I have never used first gear - its useless as second takes you off ,like a dream.
The steering is floaty as you say and quite oftem it tramlines but you get used to that.
I always get stares being a wee girly in such a top car, it made me feel uncomfortable at first but now im just plain proud as fek !!!!
I cant stand the new type R. Theres no distinguoshing between the type R and the usual civic. Whereas with ours you take one look at that badge and its a clear as a whistle !!

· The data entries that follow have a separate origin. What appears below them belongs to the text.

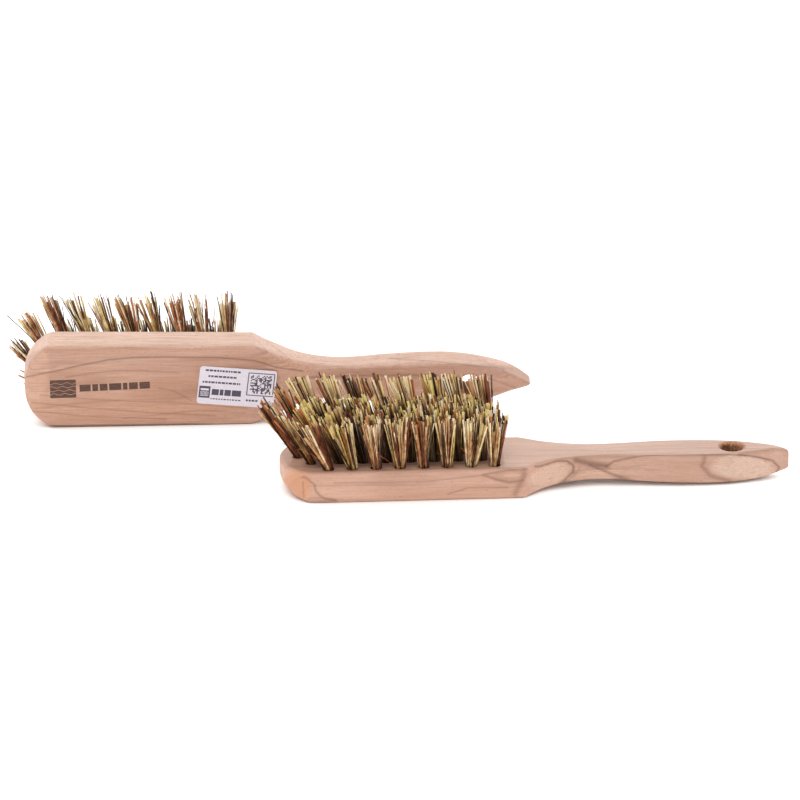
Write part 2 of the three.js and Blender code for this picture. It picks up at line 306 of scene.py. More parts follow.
def build_wood(name, which, corner, m, mats, split):
    verts, faces = wood_body(which, corner)
    ob = mesh_object(name, place(m, verts), faces, mats)
    cv, cf = [], []

    def add(v, f):
        base = len(cv)
        cv.extend(v)
        cf.extend([tuple(i + base for i in q) for q in f])

    for row in layout(which):
        for x, y in row:
            add(*lathe_cutter([(3.35, THICK - HOLE_DEPTH), (3.35, THICK - 0.35), (3.65, THICK + 0.02), (3.65, THICK + 2)], x, y, 20))
    r0 = 6.25
    prof = []
    rr = 2.6
    for a in np.linspace(0, math.pi / 2, 9):
        prof.append((r0 + rr * (1 - math.sin(a)), 1.35 + rr * (1 - math.cos(a))))
    prof = [(r0 + 5, -2), (r0 + rr + 0.9, 1.0)] + prof
    for a in np.linspace(math.pi / 2, 0, 9):
        prof.append((r0 + rr * (1 - math.sin(a)), THICK + 0.05 - rr * (1 - math.cos(a))))
    prof += [(r0 + rr + 0.9, THICK + 0.35), (r0 + 5, THICK + 2)]
    hv, hf = lathe_cutter(prof, 0, 0, 64)
    # the rounding at the rim is wider across the handle than along it
    hv = [(HANG[0] + a * 1.0, HANG[1] + (b if math.hypot(a, b) < r0 + 0.01 else b * (1 + 0.16 * min(1, (math.hypot(a, b) - r0) / rr))), c) for a, b, c in hv]
    add(hv, hf)
    cutter = mesh_object(name + "_cutter", place(m, cv), cf, [])
    for o in (ob, cutter):
        me = o.data
        import bmesh

        bm = bmesh.new()
        bm.from_mesh(me)
        bmesh.ops.recalc_face_normals(bm, faces=bm.faces)
        bm.to_mesh(me)
        bm.free()
    mod = ob.modifiers.new("holes", "BOOLEAN")
    mod.operation = "DIFFERENCE"
    mod.object = cutter
    mod.solver = "MANIFOLD" if "MANIFOLD" in mod.bl_rna.properties["solver"].enum_items else "EXACT"
    bpy.context.view_layer.update()
    dg = bpy.context.evaluated_depsgraph_get()
    new = bpy.data.meshes.new_from_object(ob.evaluated_get(dg))
    ob.modifiers.clear()
    ob.data = new
    bpy.data.objects.remove(cutter)
    new.polygons.foreach_set("use_smooth", [True] * len(new.polygons))
    new.set_sharp_from_angle(angle=math.radians(32))
    # the first material up to x = split, the second beyond it
    inv = np.linalg.inv(m)
    co = np.empty(len(new.polygons) * 3)
    new.polygons.foreach_get("center", co)
    px = (co.reshape(-1, 3) / MM) @ inv[0, :3] + inv[0, 3]
    new.materials.clear()
    for mt in mats:
        new.materials.append(mt)
    new.polygons.foreach_set("material_index", (px > split).astype(np.int32))
    return ob


# ---------------------------------------------------------------- materials
def nodes_of(name):
    m = bpy.data.materials.new(name)
    m.use_nodes = True
    nt = m.node_tree
    bsdf = nt.nodes["Principled BSDF"]
    return m, nt, bsdf


def lin(c):
    return tuple((v / 12.92 if v <= 0.04045 else ((v + 0.055) / 1.055) ** 2.4) for v in (x / 255 for x in c)) + (1.0,)


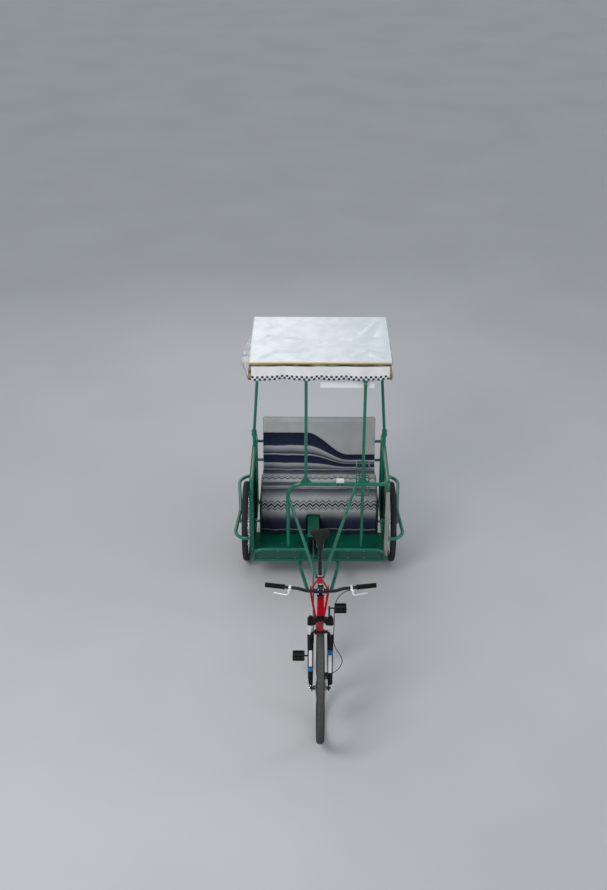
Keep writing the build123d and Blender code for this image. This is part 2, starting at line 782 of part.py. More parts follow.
def corner_post():
    """Left front corner post, up to the bend of the rail."""
    post = rod([(post_x, cab_half_width, floor_top), (post_x, cab_half_width, rail_height)], tube_radius)
    return (post - front_rail(seat_gap)).solids().sort_by(SortBy.VOLUME)[-1]


def braces():
    """Two bars from the front rail down to the bicycle's seat tube."""
    pair = []
    joint = seat_tube_point(seat_tube_length - 20)
    rail = front_rail(seat_gap)
    seat = rod([seat_tube_point(200), seat_tube_point(600)], seat_tube_radius + seat_gap)
    for y, z in brace_tops:
        side = 1 if y > 0 else -1
        bar = rod([(post_x, y, z), joint + Vector(0, side * 24, 0)], 11)
        pair.append((bar - rail - seat).solids().sort_by(SortBy.VOLUME)[-1])
    return pair


def front_posts():
    """Two posts from the rail to the canopy, braced by gussets; the left one also stands on the floor."""
    posts = []
    top = canopy_top - canopy_wall - 2 * canopy_tube_radius - seat_gap
    rail = front_rail(seat_gap)
    for place in front_post_places:
        post = rod([(post_x, place, rail_height), (post_x, place, top)], post_radius)
        web = Polygon((-gusset, 0), (gusset, 0), (0, gusset + 25), align=None)
        web = extrude(Plane.YZ * web, 3, both=True)
        post += Pos(post_x, place, rail_height) * web
        posts.append((post - rail).solids().sort_by(SortBy.VOLUME)[-1])
    foot = rod([(post_x, place, floor_top), (post_x, place, rail_height)], post_radius)
    posts.append((foot - rail).solids().sort_by(SortBy.VOLUME)[-1])
    return posts


def rod_cage():
    """Wire cage for a bottle behind the left front post: three hoops, uprights and a wire bottom."""
    front = post_x - tube_radius - seat_gap - cage_wire + 0.5
    back = front - cage_depth
    middle = front_post_places[1]
    left, right = middle - cage_width / 2, middle + cage_width / 2
    cage = None
    for height in (cage_low, (cage_low + cage_high) / 2, cage_high):
        hoop = rod(
            [(front, left, height), (back, left, height), (back, right, height), (front, right, height)],
            cage_wire,
            14,
        )
        hoop += rod([(front, left, height), (front, right, height)], cage_wire - 1)
        cage = hoop if cage is None else cage + hoop
    for x, y in ((front, left), (front, right), (back, left + 24), (back, right - 24)):
        cage += rod([(x, y, cage_low), (x, y, cage_high)], cage_wire - 0.5)
    for y in (middle - 18, middle + 18):
        cage += rod([(front, y, cage_low), (back, y, cage_low)], cage_wire - 1.5)
    return cage


def uprights():
    """Side posts: lower tube from the floor frame, sleeve, and upper tube to the canopy."""
    pair = []
    low = floor_tube_height + floor_tube / 2
    top = canopy_top - canopy_wall - 2 * canopy_tube_radius - seat_gap
    for side in (-1, 1):
        y = side * cab_half_width
        post = rod([(side_post_x, y, low), (side_post_x, y, sleeve_height)], tube_radius)
        post += Pos(side_post_x, y, sleeve_height) * Cylinder(sleeve_radius, 60)
        post += rod([(side_post_x, y, sleeve_height), (side_post_x, side * canopy_tube_place, top)], post_radius)
        rail = rod([(rear_post_x, y, rail_height), (post_x, y, rail_height)], tube_radius + seat_gap)
        pair.append(post - rail)
    return pair


def canopy_frame():
    """Bent tube round the front and sides under the canopy, with two cross tubes."""
    back = rear_axle_x - canopy_rear_behind + canopy_wall + canopy_tube_radius + 2
    side = canopy_tube_place
    height = canopy_top - canopy_wall - canopy_tube_radius
    frame = rod(
        [(back, -side, height), (post_x, -side, height), (post_x, side, height), (back, side, height)],
        canopy_tube_radius,
        45,
    )
    for x in (back + canopy_tube_radius + 5, side_post_x):
        frame += cross_bar(x, height, side, canopy_tube_radius - 1)
    return frame


def canopy():
    """Roof sheet with hanging valances, open below."""
    front = rear_axle_x + canopy_front_ahead
    back = rear_axle_x - canopy_rear_behind
    middle = (front + back) / 2

    def body(inset):
        top = Pos(middle, 0, canopy_top - inset) * Rectangle(
            front - back - 2 * inset, 2 * (canopy_half_width - inset)
        )
        hem = Pos(middle, 0, canopy_bottom - (9 if inset else 0)) * Rectangle(
            front - back - 2 * inset, 2 * (canopy_half_width + canopy_flare - inset)
        )
        return loft([hem, top])

    return body(0) - body(canopy_wall)


def sign_board():
    """Blank board hung behind the front posts."""
    face = post_x - post_radius - face_gap
    return block((face - sign_thickness, face), (0, sign_width), (sign_top - sign_height, sign_top))


def seat_base():
    """Seat box: front board, sides, and pan, with notches for chain and axle."""
    front = seat_front_x
    back = rear_post_x + tube_radius + 2
    box = block((back, front), (-seat_half_width, seat_half_width), (floor_top + seat_gap, seat_base_top))
    inner = block(
        (back - 9, front - seat_board),
        (-seat_half_width + seat_board, seat_half_width - seat_board),
        (0, seat_base_top - seat_board),
    )
    gate = block(
        (front - 40, front + 9),
        (-chain_line - tunnel_half_width + 3, -chain_line + tunnel_half_width - 3),
        (0, tunnel_top - 3),
    )
    axle_way = ring_y(rear_axle_x, 0, rear_tyre_radius, axle_radius + 8, 0, 3 * seat_half_width)
    return box - inner - gate - axle_way


def seat_cushion():
    front = seat_front_x
    back = rear_post_x + tube_radius + 2
    pad = block(
        (back, front), (-seat_half_width, seat_half_width),
        (seat_base_top + seat_gap, seat_base_top + cushion_thickness),
    )
    return fillet(pad.edges().group_by(Axis.Z)[-1], 20)


def seat_back():
    """Padded back leaning on the rear cross bars."""
    pad = Box(back_thickness, 2 * seat_half_width, back_height)
    pad = fillet(pad.edges(), back_round)
    place = Pos(rear_axle_x - back_middle_behind, 0, (back_top + back_bottom) / 2)
    bars = [cross_bar(rear_post_x, z, 700, back_bar_radius + seat_gap) for z in back_bar_heights]
    posts = [
        rod([(rear_post_x, side * cab_half_width, 400), (rear_post_x, side * cab_half_width, 1200)], tube_radius + 3)
        for side in (-1, 1)
    ]
    return place * Rot(0, -back_lean, 0) * pad - bars - posts


def blanket():
    """Blanket over the seat: up the back, along the cushion and down the front."""
    middle = blanket_thickness / 2 + seat_gap
    top = seat_base_top + cushion_thickness + middle
    front = seat_front_x + middle
    face = rear_axle_x - back_middle_behind + back_thickness / 2 / cos(back_turn)
    back = face - (top - (back_top + back_bottom) / 2) * tan(back_turn) + middle / cos(back_turn)
    path = FilletPolyline(
        (front, 0, blanket_hem), (front, 0, top), (back, 0, top),
        (back - blanket_up_back * tan(back_turn), 0, top + blanket_up_back), radius=[22, 16],
    )
    section = Plane(origin=path @ 0, x_dir=(0, 1, 0), z_dir=path % 0) * Rectangle(
        2 * blanket_half_width, blanket_thickness
    )
    gate = block(
        (seat_front_x, front + 50),
        (-chain_line - tunnel_half_width - 2, -chain_line + tunnel_half_width + 2),
        (0, tunnel_top + 2),
    )
    return sweep(section, path=path) - gate


def panels():
    """Side sheets between cab and wheels, each folded inwards round its corner post."""
    pair = []
    high = rail_height + 8
    for side in (-1, 1):
        y = side * (cab_half_width + tube_radius + seat_gap + panel_thickness / 2)
        x_lip = post_x + tube_radius + seat_gap + panel_thickness / 2
        half = panel_thickness / 2
        sheet = block((side_post_x, x_lip + half), (y - half, y + half), (floor_tube_height, high))
        corner = sheet.edges().filter_by(Axis.Y).sort_by(lambda edge: edge.center().X + edge.center().Z)[-1]
        sheet = fillet(corner, rail_bend)
        lip_inner = side * (cab_half_width - 12)
        lip = block((x_lip - half, x_lip + half), sorted((lip_inner, y)), (floor_top + seat_gap, high - rail_bend - 10))
        sheet = sheet + lip
        pair.append(sheet - ring_y(rear_axle_x, y, rear_tyre_radius, axle_radius + 20, 0, 20))
    return pair


def guards():
    """Tube loops round the outside of the rear wheels, with a plate that carries the axle's end."""
    pair = []
    panel_face = cab_half_width + tube_radius + 2 * seat_gap + panel_thickness
    for side in (-1, 1):
        bulge = side * (cab_half_width + guard_bulge)
        pinch = side * (cab_half_width + guard_pinch)
        front = post_x + 2
        back = rear_post_x
        post_y = side * cab_half_width
        loop = rod(
            [
                (front, side * panel_face, guard_low),
                (front, bulge, guard_low),
                (rear_axle_x - 20, pinch, guard_pinch_height),
                (back, bulge, guard_high - 15),
                (back, post_y, guard_high),
            ],
            guard_radius,
            [guard_bend, 300, guard_bend],
        )
        rear_post = rod([(back, post_y, 0), (back, post_y, 800)], tube_radius + seat_gap)
        plate_y = side * (track / 2 + rear_hub_width / 2 + 12)
        plate_ends = (plate_y - axle_plate_thickness / 2, plate_y + axle_plate_thickness / 2)
        plate = block((rear_axle_x - 22, rear_axle_x + 22), plate_ends, (rear_tyre_radius, guard_pinch_height))
        plate += ring_y(rear_axle_x, plate_y, rear_tyre_radius, 22, 0, axle_plate_thickness)
        hole = ring_y(rear_axle_x, plate_y, rear_tyre_radius, axle_radius + running_gap, 0, 60)
        loop = (loop - rear_post).solids().sort_by(SortBy.VOLUME)[-1]
        pair.append(loop + plate - hole)
    return pair


def rail_lamp():
    """Small white lamp on the front rail."""
    low = rail_height + tube_radius
    body = block((post_x - 14, post_x + 14), (130, 190), (low + seat_gap, low + 30))
    return fillet(body.edges(), 4)


rear_bore = axle_radius + running_gap
guard_pair = guards()
panel_pair = panels()
nodes = {
    "bike_frame": bike_frame(),
    "saddle": saddle(),
    "chassis": chassis(),
    "floor": floor(),
    "toe_board": toe_board(),
    "front_rail": front_rail(),
    "side_rail": side_rail(),
    "corner_post": corner_post(),
    "braces": Compound(children=braces()),
    "front_posts": Compound(children=front_posts()),
    "rod_cage": rod_cage(),
    "uprights": Compound(children=uprights()),
    "canopy_frame": canopy_frame(),
    "canopy": canopy(),
    "sign_board": sign_board(),
    "seat_base": seat_base(),
    "seat_cushion": seat_cushion(),
    "seat_back": seat_back(),
    "blanket": blanket(),
    "panel_right": panel_pair[0],
    "panel_left": panel_pair[1],
    "guard_right": guard_pair[0],
    "guard_left": guard_pair[1],
    "rail_lamp": rail_lamp(),
    "chain": chain(),
    "fork_upper": fork_upper(),
    "fork_lowers": fork_lowers(),
    "stem": stem(),
    "handlebar": handlebar(),
    "grips": Compound(children=grips()),
    "brake_levers": Compound(children=brake_levers()),
    "caliper": caliper(),
    "brake_hose": brake_hose(),
    "front_tyre": tyre(front_axle_x, 0, front_tyre_radius, front_tyre_width, front_rim_radius),
    "front_wheel": front_wheel(),
    "right_tyre": tyre(rear_axle_x, -track / 2, rear_tyre_radius, rear_tyre_width, rear_rim_radius),
    "right_wheel": rear_wheel(-1, axle_radius + seat_gap / 2),
    "axle": axle(),
    "left_tyre": tyre(rear_axle_x, track / 2, rear_tyre_radius, rear_tyre_width, rear_rim_radius),
    "left_wheel": rear_wheel(1, rear_bore),
    "crankset": crankset(),
    "pedal_right": pedal(-1),
    "pedal_left": pedal(1),
}

os.makedirs("parts", exist_ok=True)
for name, solid in nodes.items():
    export_step(solid, "parts/" + name + ".step")
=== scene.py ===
import math
import bmesh
import bpy
from mathutils import Matrix, Vector, noise
from mathutils.bvhtree import BVHTree


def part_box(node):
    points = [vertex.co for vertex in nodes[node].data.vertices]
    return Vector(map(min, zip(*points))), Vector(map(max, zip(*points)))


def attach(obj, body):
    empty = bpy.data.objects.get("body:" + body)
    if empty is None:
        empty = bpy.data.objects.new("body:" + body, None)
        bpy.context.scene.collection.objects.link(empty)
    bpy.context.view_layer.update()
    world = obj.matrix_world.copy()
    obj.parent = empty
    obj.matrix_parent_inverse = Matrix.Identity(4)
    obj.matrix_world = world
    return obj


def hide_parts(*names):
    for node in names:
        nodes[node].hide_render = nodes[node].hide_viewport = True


# A three-wheeled pedicab. Metres, +X forward, +Y to the vehicle's left, +Z up.
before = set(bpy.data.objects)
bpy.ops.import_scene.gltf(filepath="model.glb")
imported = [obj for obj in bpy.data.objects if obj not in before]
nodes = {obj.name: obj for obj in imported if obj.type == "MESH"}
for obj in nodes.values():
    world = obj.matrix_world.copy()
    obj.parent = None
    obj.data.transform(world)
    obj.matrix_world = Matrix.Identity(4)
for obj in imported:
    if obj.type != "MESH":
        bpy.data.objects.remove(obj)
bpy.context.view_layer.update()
scene = bpy.context.scene
print("frame loaded with", len(nodes), "nodes")

# Places shared by several pieces
headAngle = math.radians(70)
steerUp = Vector((-math.cos(headAngle), 0, math.sin(headAngle)))
steerAhead = Vector((math.sin(headAngle), 0, math.cos(headAngle)))
steerFoot = Vector((1.08435, 0, 0.34861))                # foot of the fork's offset
frontHub = Vector((1.12664, 0, 0.364))
rearHub = Vector((-0.97336, 0, 0.328))
crankHub = Vector((0.44964, 0, 0.300))
wheelSide = 0.594                                        # from the middle to each rear wheel
postX = -0.62836                                         # the front posts and the rail
railHeight = 0.89
tubeRadius = 0.015                                       # of the cab's main tubes
aheadX, acrossY, upZ = Vector((1, 0, 0)), Vector((0, 1, 0)), Vector((0, 0, 1))


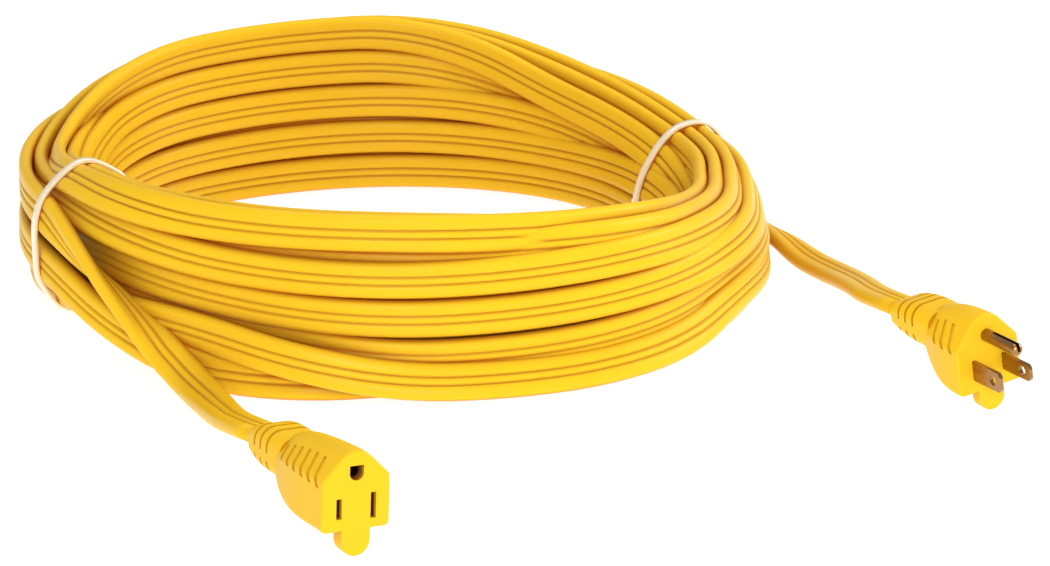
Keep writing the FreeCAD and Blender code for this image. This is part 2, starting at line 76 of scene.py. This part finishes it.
# The ring cut through at some angles, as seen from above, clockwise from the left.
# One place for each turn, in order along the cord: radius and height of its middle in mm,
# and how far its upper edge leans towards the ring's middle, in degrees.
# None, or no entry, leaves the turn's place at that angle to its places on either side.
CUTS = {
    213: [(146.8, 48.8, 20), (139.4, 53, 34), (132, 49, 30), (136.5, 62, 60), (120.3, 59.5, -58),
          (117.5, 47.5, -25), (118.3, 33.5, -10), (119.8, 19.5, 0), (125, 15.5, 5), (130.8, 17, 5),
          (125.5, 30.5, -4), (123.8, 44, -15), (127, 60, -20), (130.4, 37, 5), (136.4, 38, 8),
          (135.8, 22.5, 0), (141.5, 19.5, -12), (147.8, 29.5, 4)],
    180: [(140.6, 48, -6), (135.2, 47.5, -4), (129.8, 36, 4), (129.3, 50, 14), (117.5, 45, -28),
          (116.6, 33.5, -12), (116.5, 21, 0), (117, 7.5, 0), (123, 7.5, 0), (129.3, 9, 0),
          (123.5, 21.5, 0), (123.5, 34.5, -6), (122.4, 48, -5), (129.7, 23.5, 2), (135.2, 34, 0),
          (134.8, 20.5, 0), (138, 13, 0), (140.8, 31, 0)],
    135: [(144.8, 48, 4), (139.5, 60, 8), (134, 60.5, 6), (128.6, 66, 8), (128.3, 51.8, -2),
          (128.2, 37.4, 0), (128.4, 21.8, 0), (129.4, 7.4, 0), (139.4, 12, 0), (134.2, 7, 0),
          (133.7, 20.5, 0), (133.7, 34, 0), (133.9, 47.5, 2), (139.4, 47.5, 2), (144.8, 33.8, 0),
          (139.4, 32, 0), (144.8, 20.3, 0), (145, 7, 0)],
    90: [(145, 50, 0), (139.8, 64.8, 0), (134.6, 64.5, 0), (129.3, 67, 0), (129.4, 52.8, 0),
         (129.3, 38.2, 0), (129.3, 22.8, 0), (129.3, 7.9, 0), (139.8, 12, 0), (134.5, 6.9, 0),
         (134.5, 18.5, 0), (134.6, 31.5, 0), (134.6, 48, 0), (139.8, 49.8, 0), (145, 35.8, 0),
         (139.8, 33, 0), (145, 21.4, 0), (145.2, 7, 0)],
    58: [(142.8, 49, 4), (137.4, 51, -2), (131.8, 48.5, -8), (126.5, 43.5, -14), (132, 35, -8),
         (127.3, 32.5, -8), (125.6, 21.5, -4), (125.2, 8.6, 0), (130.4, 8.6, 0), (135.6, 8.8, 0),
         (130.8, 21.8, 0), (136.2, 22.5, 0), (137.2, 36.5, 0), (142.4, 35, 0), (147, 29.5, 0),
         (141.4, 21.5, 0), (140.9, 8, 0), (147, 8, 0)],
    28: [(140.3, 37, 8), (133.2, 37.2, -4), (126.3, 36, -20), (119.6, 32.5, -36),
         (125.8, 23.5, -20), (119.9, 20.5, -22), (114, 23.3, -22), (112.3, 9.5, -5),
         (117.8, 8.6, -4), (123.3, 8.6, -2), (128.8, 8.6, 0), (134.3, 8.6, 0),
         (131.6, 24.5, -10), (146.3, 33.5, 14), (143.5, 21.5, 4), (145.1, 9, 0),
         (139.8, 8.6, 0), (150.6, 8.6, 16)],
    0: [(132.3, 36, 34), (126.2, 37.8, 28), (120, 38, 20), (117.3, 22.5, -14), (128, 22.5, -4),
        (122.6, 22.5, -8), (111.8, 21.5, -12), (111.5, 8, 0), (116.8, 8, 0), (122, 8, 0),
        (127.3, 8, 0), (132.6, 8, 0), (133.3, 21.5, 2), (138.6, 31, 30), (142.8, 22.5, 14),
        (143.6, 12, 6), (138.4, 8.2, 0)],
    -25: [(136.4, 40.8, 28), (130.4, 43.5, 24), (124.4, 44.5, 20), (118.6, 34.5, -6),
          (124.8, 30.5, 0), (121.5, 19.5, 0), (117, 20.5, -4), (117, 7, 0), (123, 7, 0),
          (128.3, 7.5, 0), (134, 8, 0), (127.5, 19, 0), (132.5, 24, 4), (142.8, 33.2, 27),
          (142.4, 22.5, 14), (145, 15.5, 10), (140.6, 8.2, 0)],
    -50: [(145.2, 45.5, 6), (142.6, 51.5, 10), (138, 55.5, 10), (125, 48.5, 0), (125.8, 34.8, 0),
          (129.8, 27, 0), (124.5, 21, 0), (124.3, 7, 0), (129.6, 9, 0), (135.3, 19, 0),
          (136.5, 31, 0), (130.2, 41, 0), (137, 40, 0), (145.4, 31, 3), (145, 16.1, 0),
          (150.4, 6.4, 36), (141, 7, 0)],
    -60: [None, None, (138.2, 57.0, 14)],
    -70: [None, None, (142.0, 59.8, 10)],
    -90: [(145.4, 45, 0), (141.2, 56, 12), (146.4, 63.2, 0), (129.6, 59.2, 0), (129.6, 46.3, 0),
          (129.6, 33.2, 0), (129.6, 20, 0), (129.6, 6.9, 0), (135, 20.2, 0), (135, 33.6, 0),
          (135, 47, 0), (135, 60, 0), (140.2, 37.5, 0), (145.4, 30.2, 0), (144.9, 15.0, 0),
          (150, 8, 18), (140.5, 6.9, 0)],
    -106: [None] * 15 + [(153.6, 17.8, 8), (151.5, 6.8, 30)],
    -120: [(145, 48.4, 6), (139.4, 57, 10), (144.6, 62.9, 10), (127.5, 59, -10), (126.4, 46.5, -6),
           (126.4, 33, 0), (126.6, 20, 0), (127, 8, 0), (133.6, 19, 0), (133.6, 32.5, 0),
           (133.6, 46, 0), (133.8, 59, 6), (138.5, 41, 0), (143.2, 35.2, 0), (139.6, 24, 0),
           (147.3, 22.8, 0), (150.4, 7.6, 0)],
}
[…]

I love the gearstick being where it is and would hate to revert to the usual gearstick. It maximises space on the floor behind the fron seats as the usual bump in the floor is not there. Very handy for us women who like to shop - more space in the car equals more shopping to buy and fit in !!!!Your review was great and its no wonder we love this car so muc as when you read your review it doesnt half sound fantastic !!!!
linkz0rz 08.08.2007 21:58
Excellent review, tons of information, great car! Try out the new Civic Type-R. It - in my opinion - isn't as fu nto drive as the this older model car you have reviewed. It feels and looks more modern, but that slight medieval brash feeling is missing in it for some reason. Great stuff though, nice one! Worthy of an E!